Reproduce each line exactly. Skip none.

··· PROVIDED DATA ···

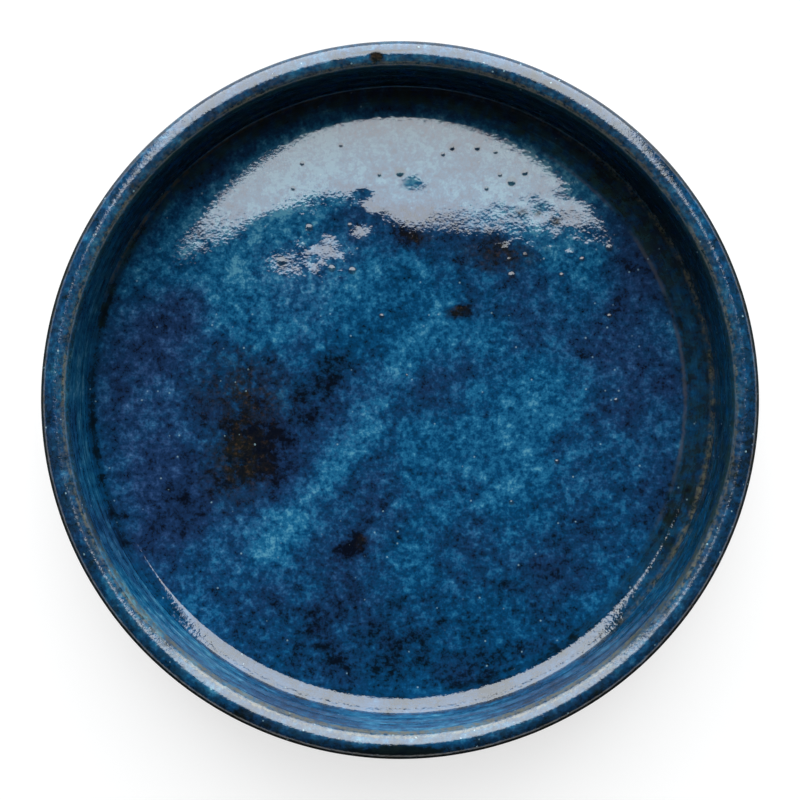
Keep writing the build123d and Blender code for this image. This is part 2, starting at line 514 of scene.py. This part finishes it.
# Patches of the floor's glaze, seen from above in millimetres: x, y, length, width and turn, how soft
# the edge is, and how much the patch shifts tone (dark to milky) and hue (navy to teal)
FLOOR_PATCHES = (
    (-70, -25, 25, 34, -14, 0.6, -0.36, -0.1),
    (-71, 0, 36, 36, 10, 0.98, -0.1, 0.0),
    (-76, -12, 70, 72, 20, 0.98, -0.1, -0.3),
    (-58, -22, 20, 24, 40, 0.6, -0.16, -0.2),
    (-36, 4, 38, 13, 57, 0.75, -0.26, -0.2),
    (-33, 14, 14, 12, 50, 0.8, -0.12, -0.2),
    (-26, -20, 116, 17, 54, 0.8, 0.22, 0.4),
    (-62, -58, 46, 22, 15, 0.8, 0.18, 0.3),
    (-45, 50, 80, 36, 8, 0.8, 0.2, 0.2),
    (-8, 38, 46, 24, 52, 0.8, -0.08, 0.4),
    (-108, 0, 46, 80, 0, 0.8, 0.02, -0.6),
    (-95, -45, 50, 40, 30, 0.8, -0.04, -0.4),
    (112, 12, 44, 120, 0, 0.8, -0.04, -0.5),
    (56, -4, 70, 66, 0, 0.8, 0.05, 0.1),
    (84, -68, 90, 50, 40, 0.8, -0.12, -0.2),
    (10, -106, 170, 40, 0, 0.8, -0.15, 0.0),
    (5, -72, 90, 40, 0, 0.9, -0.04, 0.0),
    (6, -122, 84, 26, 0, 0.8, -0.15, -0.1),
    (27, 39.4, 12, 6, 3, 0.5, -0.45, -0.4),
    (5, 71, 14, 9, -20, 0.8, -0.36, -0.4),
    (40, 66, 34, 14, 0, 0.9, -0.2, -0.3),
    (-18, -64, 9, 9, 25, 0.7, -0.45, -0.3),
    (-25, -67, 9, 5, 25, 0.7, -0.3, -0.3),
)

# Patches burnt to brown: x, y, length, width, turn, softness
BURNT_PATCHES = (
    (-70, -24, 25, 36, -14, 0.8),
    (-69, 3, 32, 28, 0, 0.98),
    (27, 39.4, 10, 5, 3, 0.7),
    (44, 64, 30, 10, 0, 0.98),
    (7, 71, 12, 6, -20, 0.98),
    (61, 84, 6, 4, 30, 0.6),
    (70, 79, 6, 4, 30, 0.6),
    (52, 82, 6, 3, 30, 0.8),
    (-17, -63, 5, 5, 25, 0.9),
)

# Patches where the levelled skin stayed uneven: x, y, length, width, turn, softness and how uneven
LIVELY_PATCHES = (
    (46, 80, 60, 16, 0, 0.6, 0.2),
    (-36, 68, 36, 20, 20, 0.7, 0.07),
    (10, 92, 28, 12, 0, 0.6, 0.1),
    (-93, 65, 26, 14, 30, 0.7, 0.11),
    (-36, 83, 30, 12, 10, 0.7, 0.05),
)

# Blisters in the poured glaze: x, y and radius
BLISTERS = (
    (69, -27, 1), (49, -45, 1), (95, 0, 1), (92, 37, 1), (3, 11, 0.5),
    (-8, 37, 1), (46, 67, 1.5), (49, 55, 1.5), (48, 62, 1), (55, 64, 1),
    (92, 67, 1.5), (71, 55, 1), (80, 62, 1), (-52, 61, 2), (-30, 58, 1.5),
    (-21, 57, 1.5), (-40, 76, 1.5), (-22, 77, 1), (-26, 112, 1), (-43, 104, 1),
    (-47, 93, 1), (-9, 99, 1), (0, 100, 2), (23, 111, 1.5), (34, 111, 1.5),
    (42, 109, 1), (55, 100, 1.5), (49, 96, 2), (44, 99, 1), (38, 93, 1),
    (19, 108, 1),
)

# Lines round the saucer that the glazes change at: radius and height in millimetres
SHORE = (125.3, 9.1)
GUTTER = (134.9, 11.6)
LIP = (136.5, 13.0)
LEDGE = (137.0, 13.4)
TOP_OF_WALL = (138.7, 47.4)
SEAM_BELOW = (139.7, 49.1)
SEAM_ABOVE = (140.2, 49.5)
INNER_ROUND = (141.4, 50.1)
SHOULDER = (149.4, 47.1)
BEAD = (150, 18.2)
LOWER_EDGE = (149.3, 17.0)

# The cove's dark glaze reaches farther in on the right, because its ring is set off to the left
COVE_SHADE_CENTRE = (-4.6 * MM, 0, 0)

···

■ **FINISHED TASK**:
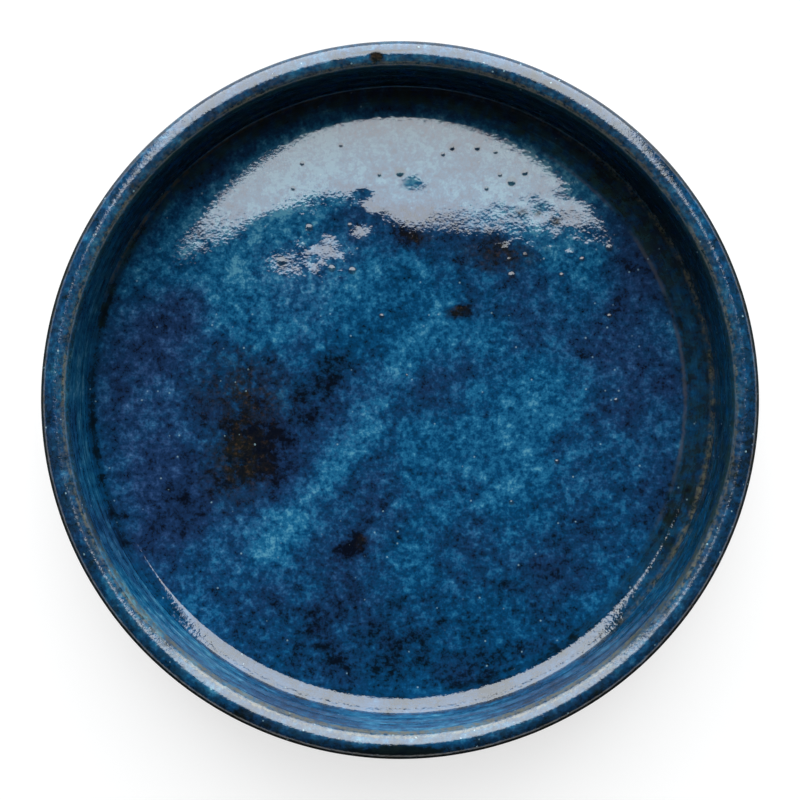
Keep writing the build123d and Blender code for this image. This is part 2, starting at line 514 of scene.py. This part finishes it.
# Patches of the floor's glaze, seen from above in millimetres: x, y, length, width and turn, how soft
# the edge is, and how much the patch shifts tone (dark to milky) and hue (navy to teal)
FLOOR_PATCHES = (
    (-70, -25, 25, 34, -14, 0.6, -0.36, -0.1),
    (-71, 0, 36, 36, 10, 0.98, -0.1, 0.0),
    (-76, -12, 70, 72, 20, 0.98, -0.1, -0.3),
    (-58, -22, 20, 24, 40, 0.6, -0.16, -0.2),
    (-36, 4, 38, 13, 57, 0.75, -0.26, -0.2),
    (-33, 14, 14, 12, 50, 0.8, -0.12, -0.2),
    (-26, -20, 116, 17, 54, 0.8, 0.22, 0.4),
    (-62, -58, 46, 22, 15, 0.8, 0.18, 0.3),
    (-45, 50, 80, 36, 8, 0.8, 0.2, 0.2),
    (-8, 38, 46, 24, 52, 0.8, -0.08, 0.4),
    (-108, 0, 46, 80, 0, 0.8, 0.02, -0.6),
    (-95, -45, 50, 40, 30, 0.8, -0.04, -0.4),
    (112, 12, 44, 120, 0, 0.8, -0.04, -0.5),
    (56, -4, 70, 66, 0, 0.8, 0.05, 0.1),
    (84, -68, 90, 50, 40, 0.8, -0.12, -0.2),
    (10, -106, 170, 40, 0, 0.8, -0.15, 0.0),
    (5, -72, 90, 40, 0, 0.9, -0.04, 0.0),
    (6, -122, 84, 26, 0, 0.8, -0.15, -0.1),
    (27, 39.4, 12, 6, 3, 0.5, -0.45, -0.4),
    (5, 71, 14, 9, -20, 0.8, -0.36, -0.4),
    (40, 66, 34, 14, 0, 0.9, -0.2, -0.3),
    (-18, -64, 9, 9, 25, 0.7, -0.45, -0.3),
    (-25, -67, 9, 5, 25, 0.7, -0.3, -0.3),
)

# Patches burnt to brown: x, y, length, width, turn, softness
BURNT_PATCHES = (
    (-70, -24, 25, 36, -14, 0.8),
    (-69, 3, 32, 28, 0, 0.98),
    (27, 39.4, 10, 5, 3, 0.7),
    (44, 64, 30, 10, 0, 0.98),
    (7, 71, 12, 6, -20, 0.98),
    (61, 84, 6, 4, 30, 0.6),
    (70, 79, 6, 4, 30, 0.6),
    (52, 82, 6, 3, 30, 0.8),
    (-17, -63, 5, 5, 25, 0.9),
)

# Patches where the levelled skin stayed uneven: x, y, length, width, turn, softness and how uneven
LIVELY_PATCHES = (
    (46, 80, 60, 16, 0, 0.6, 0.2),
    (-36, 68, 36, 20, 20, 0.7, 0.07),
    (10, 92, 28, 12, 0, 0.6, 0.1),
    (-93, 65, 26, 14, 30, 0.7, 0.11),
    (-36, 83, 30, 12, 10, 0.7, 0.05),
)

# Blisters in the poured glaze: x, y and radius
BLISTERS = (
    (69, -27, 1), (49, -45, 1), (95, 0, 1), (92, 37, 1), (3, 11, 0.5),
    (-8, 37, 1), (46, 67, 1.5), (49, 55, 1.5), (48, 62, 1), (55, 64, 1),
    (92, 67, 1.5), (71, 55, 1), (80, 62, 1), (-52, 61, 2), (-30, 58, 1.5),
    (-21, 57, 1.5), (-40, 76, 1.5), (-22, 77, 1), (-26, 112, 1), (-43, 104, 1),
    (-47, 93, 1), (-9, 99, 1), (0, 100, 2), (23, 111, 1.5), (34, 111, 1.5),
    (42, 109, 1), (55, 100, 1.5), (49, 96, 2), (44, 99, 1), (38, 93, 1),
    (19, 108, 1),
)

# Lines round the saucer that the glazes change at: radius and height in millimetres
SHORE = (125.3, 9.1)
GUTTER = (134.9, 11.6)
LIP = (136.5, 13.0)
LEDGE = (137.0, 13.4)
TOP_OF_WALL = (138.7, 47.4)
SEAM_BELOW = (139.7, 49.1)
SEAM_ABOVE = (140.2, 49.5)
INNER_ROUND = (141.4, 50.1)
SHOULDER = (149.4, 47.1)
BEAD = (150, 18.2)
LOWER_EDGE = (149.3, 17.0)

# The cove's dark glaze reaches farther in on the right, because its ring is set off to the left
COVE_SHADE_CENTRE = (-4.6 * MM, 0, 0)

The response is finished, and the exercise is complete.